The article published in the online newspaper last week compared Malta to “Switzerland during WWII,” saying that while the country was celebrating its happiest days, a €9 million surplus and an ‘economic miracle’, 80,000 migrants have landed in Italy, another 2,000 drowned in the Mediterranean.

The article also quotes a senior Italian Coast Guard officer, Nicola Carlone, as saying that Malta was refusing to help out. “They limit themselves to monitoring the migrant boats until they have left Maltese waters. There is no other explanation.

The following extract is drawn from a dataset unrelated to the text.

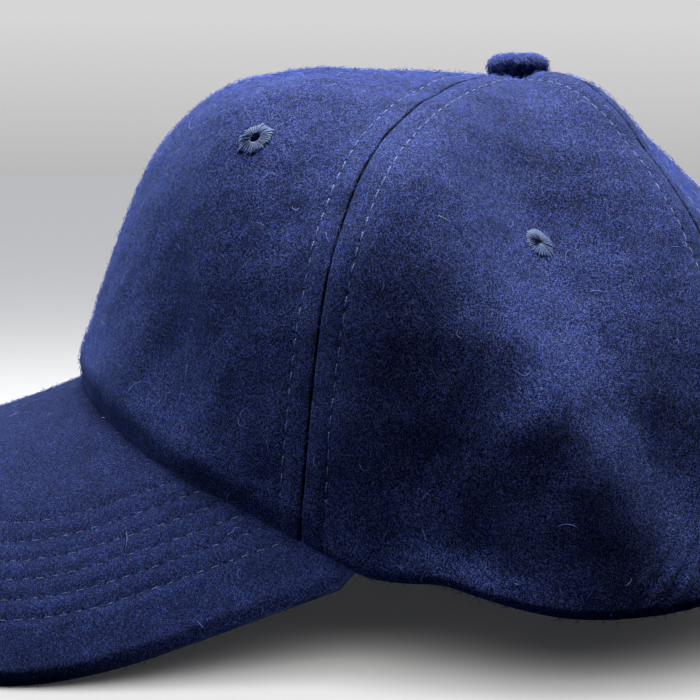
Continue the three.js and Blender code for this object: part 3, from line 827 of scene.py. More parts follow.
def crown_panel(name, start, end, foot, eyelet_turn, eyelet_along, seed):
    """Middle surface between two seams, half the cloth either side, thicker towards the hem."""
    turn, along = panel_grid(start, end, foot)
    face = crown_point(turn, along)
    normal = crown_normal(turn, along)
    form = crown_form(turn, along)
    radius = np.hypot(form[..., 0], form[..., 1])
    down = walked(face)
    up = down[-1] - down
    left = np.radians(np.abs(turn - start)) * radius
    right = np.radians(np.abs(end - turn)) * radius
    to_seam = np.minimum(left, right)
    hem = 1 - smooth(up, 2, HEM)
    thick = (CLOTH / 2 + HEM_EXTRA * hem) * roll_off(left, 0.6) * roll_off(right, 0.6)
    thick = thick * roll_off(up, 2.2) * roll_off(down, 1.2)
    middle = face - normal * CLOTH / 2
    far, missing, pull = eyelet_hole(middle, eyelet_turn, eyelet_along)
    upper = middle + normal * thick[..., None] + pull
    lower = middle - normal * thick[..., None] + pull
    faces, inside = pillow_faces(*far.shape, missing)
    cloth_map = np.stack([np.radians(turn - (start + end) / 2) * radius, down], -1)
    rows = [np.interp(along, *seam_length(seam)) / STITCH for seam in (start, end)]
    sewing = np.stack([to_seam - STITCH_OFF, np.where(left < right, *rows)], -1)
    points = both(upper, inside, lower)
    # Painted shade from the slope of the relief: one number for each point, paler facing up, darker
    # facing down.
    raised = swell(turn, along) + 0.5 * relief(turn, along)
    slope = np.gradient(raised, axis=0) / np.maximum(np.gradient(down, axis=0), 0.2)
    slope_shade = np.clip(SLOPE_SHADE_GAIN * slope, -0.45, 0.35)[..., None]
    points, faces, extras = used_only(points, faces, [
        both(cloth_map, inside), both(sewing, inside), both(slope_shade, inside)])
    # Painted shade: the faces nearest the seam take the wool without sheen.
    seam_shade_mask = (cell_mean(to_seam) < CREASE)[~missing]
    seam_shade_mask = np.concatenate([seam_shade_mask, seam_shade_mask, *[np.zeros(len(block), bool) for block in faces[2:]]])
    piece = build("cloth_" + name, points, faces, WOOL, maps={"cloth": extras[0], "sewing": extras[1]},
                  values={"slope_shade": extras[2]}, second=(WOOL_SHADED_CREASE, seam_shade_mask))
    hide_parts(name)
    to_stitch = cell_mean(sewing[..., 0])
    keep = np.where(missing | (cell_mean(far) < 2.9), 0, 1) * np.where(np.abs(to_stitch) < 0.6, 0.35, 1)
    keep = keep * np.where(to_stitch < CREASE + 0.3 - STITCH_OFF, 0.1, 1)
    strand = nap("nap_" + name, upper, HEAD_MIDDLE, PANEL_STRANDS, seed, keep)
    HAIR_GROUNDS.append((upper, HEAD_MIDDLE, PANEL_HAIRS, keep))


for number, (part, foot) in enumerate(zip(EYELETS, (straight_foot, straight_foot, arched_foot))):
    eyelet_turn, eyelet_along = EYELETS[part]
    start, end = SEAMS[number:number + 2]
    for sign, hand in ((1, "left"), (-1, "right")):
        crown_panel(f"panel_{part}_{hand}", sign * start, sign * end, foot, sign * eyelet_turn,
                    eyelet_along, 10 + number * 2 + sign)
print("panels:", {k: v for k, v in PIECES.items() if k.startswith("cloth")})

# %% [markdown]
# ## The peak
# The peak is a flat pattern bent round a cylinder whose axis slopes down to the front. Its outline
# is a superellipse with straight cheeks. Six rows of stitching follow the outline, so the distance
# from it gives both the grooves and the place of every stitch. Its wool is pressed, so it is
# flatter and less hairy than the crown's.

# %% Peak
HALF_WIDTH, LENGTH, CHEEK, CORNER, SQUARENESS = 95.2, 62.0, -18.0, -46.0, 2.75
TOP_CLOTH, UNDER_CLOTH, SPLIT = 2.2, 1.8, 2.5
MEETING = SPLIT + 0.9  # the depth at which both cloths meet along the outline
PEAK_ROLL = 2.6
PEAK_ROWS = [12.4, 16.8, 21.3, 25.7, 30.3, 35.1]
PEAK_STITCH = 3.1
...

They do not want the migrants so they do not take them.”

“As seen from Paceville, Malta looks like a giant theme park by the sea, where solidarity has been banned by law,” the journalist concludes.

Another report, this time in Blasting News, describes Malta as “a beautiful island devoid of solidarity.”

“The question of why no one ever thinks of embarking some migrants in Malta, a European Union member, comes to mind,” it says.

It also mentions MOAS, the Malta-based NGO that saves migrants but never lands any in Malta.

The question of why Malta has not taken in any boat migrants for the past three years has been asked time and time again but no real answer has ever been provided. It has long been speculated that the Maltese government had struck some kind of deal with Italy whereby the latter would take in all the migrants rescued at sea. This theory was reinforced by cases of migrants that were saved near Malta but were taken to Sicily instead. It is believed that the secret deal involved the trading of oil exploration rights.

Back in 2015, Carmelo Abela, who was then Home Affairs Minister, had confirmed that there was an “informal collaboration" between Malta and Italy whereby all migrants saved in the central Mediterranean would be disembarked in Italy.

The announcement, made during a press conference, had come as a shock because the government had never discussed the subject before. That year, only around a hundred migrants had landed in Malta by boat.

However, the ministry had later that same day backtracked and insisted that no such agreement existed.

Since then, several Italian MPs and MEPs have demanded explanations on why all migrants saved on the Libya routes were being taken by Italy alone.